Reflection: Mile Marker .125

It’s time for my two-week reflection, but unfortunately, it’s also time for our first progress report, which means that–in addition to grading essay revisions, fine-tuning my plan for the unit in my history course, and prepping for Monday–I have to write comments for all of my students. Needless to say, my mind is on the future (i.e., the next three days) much more so than the past. (It also means that we’re already one-eighth of the way through the school year. This blows my mind.) So, this reflection will be fairly short.

First, there have been some bumps in the road with discussions, but I’m starting to accept that different classes are just going to be… different. Some classes, and some students in particular, haven’t all bought into the Harkness method like I had hoped, but sometimes I worry that my expectations are too high. All things considered, the discussions have been pretty good. The kids are all talking, and although the conversations sometimes only scratch the surface, the fact of the matter is that a superficial discussion of the Articles of Confederation is probably not the end of the world.

I have to admit that some of this is also my fault. I’m recognizing that in this format, I’m much better in my history classes because I’m much more knowledgeable about and comfortable with the material. That’s ironic, I suppose, given that the Harkness method is supposed to privilege student-facilitated learning over direct instruction, but the bottom line, I think, is that I just naturally select better readings in history. I’m better able to pair two conflicting sources, and I’m much better at asking a short, open-ended question that will clarify or re-focus the students’ discussion without making me the focus. In Government, on the other hand, we’ve been discussing a lot of “classic” texts (like the Articles of Confederation) that are important, but not particularly suited to discussion. This is something to revisit next semester or next year.
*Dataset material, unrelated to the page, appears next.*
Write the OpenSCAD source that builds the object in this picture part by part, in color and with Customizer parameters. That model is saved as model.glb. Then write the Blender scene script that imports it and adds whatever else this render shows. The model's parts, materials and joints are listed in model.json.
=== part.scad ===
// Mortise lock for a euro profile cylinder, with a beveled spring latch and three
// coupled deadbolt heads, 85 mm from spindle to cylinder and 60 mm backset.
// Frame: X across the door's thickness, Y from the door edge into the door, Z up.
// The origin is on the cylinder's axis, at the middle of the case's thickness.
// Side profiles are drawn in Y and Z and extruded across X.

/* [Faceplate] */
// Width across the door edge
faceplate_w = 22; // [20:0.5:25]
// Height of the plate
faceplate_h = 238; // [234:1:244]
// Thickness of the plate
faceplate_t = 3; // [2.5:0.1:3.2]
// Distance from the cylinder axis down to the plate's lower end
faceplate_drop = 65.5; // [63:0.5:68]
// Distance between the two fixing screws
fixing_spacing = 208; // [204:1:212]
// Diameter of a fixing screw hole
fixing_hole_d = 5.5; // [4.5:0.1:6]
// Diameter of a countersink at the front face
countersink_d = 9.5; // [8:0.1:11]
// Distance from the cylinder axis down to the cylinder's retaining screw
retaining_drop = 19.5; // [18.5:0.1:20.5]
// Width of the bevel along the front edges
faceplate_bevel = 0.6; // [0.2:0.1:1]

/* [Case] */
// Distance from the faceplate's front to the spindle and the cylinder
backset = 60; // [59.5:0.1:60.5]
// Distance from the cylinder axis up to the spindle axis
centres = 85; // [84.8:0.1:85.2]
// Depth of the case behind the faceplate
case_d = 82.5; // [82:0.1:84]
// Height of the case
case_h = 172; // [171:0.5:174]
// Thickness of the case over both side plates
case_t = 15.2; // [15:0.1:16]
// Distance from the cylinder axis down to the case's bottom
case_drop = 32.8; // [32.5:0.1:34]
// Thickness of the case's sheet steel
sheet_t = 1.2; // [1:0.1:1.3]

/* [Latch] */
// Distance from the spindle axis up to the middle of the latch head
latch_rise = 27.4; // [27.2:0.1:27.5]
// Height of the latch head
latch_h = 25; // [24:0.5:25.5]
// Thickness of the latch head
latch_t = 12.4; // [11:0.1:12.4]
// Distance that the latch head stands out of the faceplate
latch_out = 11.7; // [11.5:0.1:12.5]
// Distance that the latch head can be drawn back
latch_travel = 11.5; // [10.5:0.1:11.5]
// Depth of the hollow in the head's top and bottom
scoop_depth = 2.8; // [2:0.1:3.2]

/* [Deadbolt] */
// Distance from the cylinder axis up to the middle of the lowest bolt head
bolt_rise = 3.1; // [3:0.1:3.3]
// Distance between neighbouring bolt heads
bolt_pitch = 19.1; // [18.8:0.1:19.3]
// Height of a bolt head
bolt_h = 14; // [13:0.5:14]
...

Even though we don’t always get as deep into the material as I would like, I feel like I know all of my students much better than I did at this point last year. I asked all of my juniors to come in for one-on-one meetings to get to know them a little better, but the real “getting-to-know you” comes (in all classes) from hearing their voices every day in discussion. Unlike in previous years, when there was always a core (a corps?) of about 6 or 8 students who carried the discussion, along with a few others who chimed in once a week, and the stragglers who spoke only once or twice all year, I’ve heard every kid’s voice this year–and almost every day. I may not know them on a personal level yet, but I’m starting to see how they think. Looking back on my teaching in previous years, I’m almost ashamed–and then I am reminded that this is a journey. Like my students, I am still learning every day. Again, I’m trying to be better about cutting myself some slack.

As I more or less predicted in my last reflection, I’ve also encountered a lot of grade anxiety. (Sometimes it amazes me how grade-driven many of my students are–but then again, I was the same way well into college. It frankly wasn’t until grad school that I realized that my self-worth should not be so dependent on the number or letter that someone else attached to my work. Maybe my own disillusionment with grades is part of what makes me want to minimize their impact on my students.) I’m trying a sort of standards-based grading this year (I plan to write a post about it soon), and I’m also allowing my students to revise most of their written work, but I’ve been pleased that despite the grade anxiety I’ve seen, my conversations with students have been overwhelmingly positive. My goal is to get them focused on improvement and progress, and so far, they’ve been receptive. It’s early, so the jury is still out on that, but I’m hoping this trend continues.